Am Wahlabend betrat Björn Höcke, Spitzenkandidat der AfD in Thüringen, das Fernsehstudio der ARD. Moderator Gunnar Breske begrüßte ihn mit den Worten: „Sie sind die Partei mit den meisten Stimmen an diesem Wahlabend. Sie werden aber auch als gesichert rechtsextrem eingestuft.“ Diese Einstufung durch den Verfassungsschutz sorgt jedoch für Kontroversen und Zweifel.
Höcke reagierte sofort und unterbrach den Moderator: „Das musste ja gerade wieder sein.“ Breske entgegnete: „Ist eine Tatsache.“ Höcke fragte weiter: „Wollen wir uns darüber unterhalten?“ Doch bevor eine tiefere Diskussion folgte, forderte Höcke: „Dann hören Sie bitte auf, mich zu stigmatisieren. Wir sind die Volkspartei Nummer eins in Thüringen. Sie wollen doch nicht ein Drittel der Wähler als rechtsextrem einstufen.“
Anforderungen des Verfassungsschutzes
Die Bezeichnung als „gesichert rechtsextrem“ kommt vom deutschen Inlandgeheimdienst, dem Verfassungsschutz. Diese Behörde differenziert zwischen Prüffällen, Verdachtsfällen und gesichert extremistischen Bestrebungen gegen die freiheitlich demokratische Grundordnung. Seit März 2021 gelten die Thüringer AfD und ihre Jugendorganisation, die Junge Alternative (JA), als „erwiesen rechtsextremistisch“. Dies betrifft ebenso den sächsischen Landesverband der AfD.
Die Hauptkritik des Verfassungsschutzes richtet sich gegen den „ethnisch-kulturellen Volksbegriff“, den Teile der AfD vertreten. Dieser sei nicht neutral, sondern durch abwertende Haltungen gegen zugewanderte Menschen geprägt und verstoße somit gegen die Menschenwürde. Diese Einschätzung findet sich im Bericht der Thüringer Behörde aus dem Jahr 2022.
Unterschiedliche Ansichten über den Volksbegriff
In seinem Buch „Gesinnungspolizei im Rechtsstaat?“ betont der frühere SPD-Minister Mathias Brodkorb, dass der ethnische Volksbegriff von Verfassungsschutzbehörden nicht einheitlich als rechtsextrem bewertet wird. Solche Bewertungen variieren und stehen manchmal im Widerspruch zu anderen offiziellen Veröffentlichungen. Auch das Grundgesetz kennt einen „deutschen Volksbegriff“, und die Bundesregierung fördert die „ethnokulturelle Identität“ der Auslanddeutschen. Das wirft Fragen über die Objektivität dieser Einstufungen auf.

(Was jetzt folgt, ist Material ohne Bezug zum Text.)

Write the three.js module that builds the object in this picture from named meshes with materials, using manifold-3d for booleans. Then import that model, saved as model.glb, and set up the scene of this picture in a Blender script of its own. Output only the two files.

Die Einstufung durch den Verfassungsschutz als „Tatsache“ darzustellen, kann daher irreführend sein. Es handelt sich dabei um die Interpretation einer weisungsgebundenen Behörde, die politischen Beamten unterstellt ist. Dies bedeutet, dass die Einschätzung zwar keinen rechtsextremen Geist in der AfD ausschließt, aber auch nicht als wissenschaftlich unumstritten gelten kann.
Änderung des Fokus im Verfassungsschutz
Seit seiner Gründung 1950 konzentrierte sich der Verfassungsschutz vor allem auf die Überwachung des linken bis linksradikalen Spektrums. Zum Beispiel wurde Bodo Ramelow, Ministerpräsident und Linkenpolitiker in Thüringen, jahrelang überwacht, bis das Bundesverfassungsgericht entschied, dass diese Überwachung verfassungswidrig sei.
Nach der Abberufung von Hans-Georg Maassen änderte sich der Fokus unter dem neuen Präsidenten Thomas Haldenwang auf die verstärkte Überwachung der rechten Szene, insbesondere der AfD. Während Maassen 2016 Forderungen der SPD ablehnte, die AfD zu überwachen, bekämpfte Haldenwang die Partei mit Nachdruck. Im Juni des letzten Jahres sagte Haldenwang in einem ZDF-Interview: „Nicht allein der Verfassungsschutz ist dafür zuständig, die Umfragewerte der AfD zu senken.“ Diese Aussage wirft die Frage auf, ob der Verfassungsschutz unter Haldenwang die AfD neutral bewerten kann.
Die Diskussion über die Einstufung der AfD als rechtsextrem spiegelt somit nicht nur politische Spaltung wider, sondern auch die unterschiedlichen Interpretationen und Herangehensweisen innerhalb und außerhalb staatlicher Institutionen.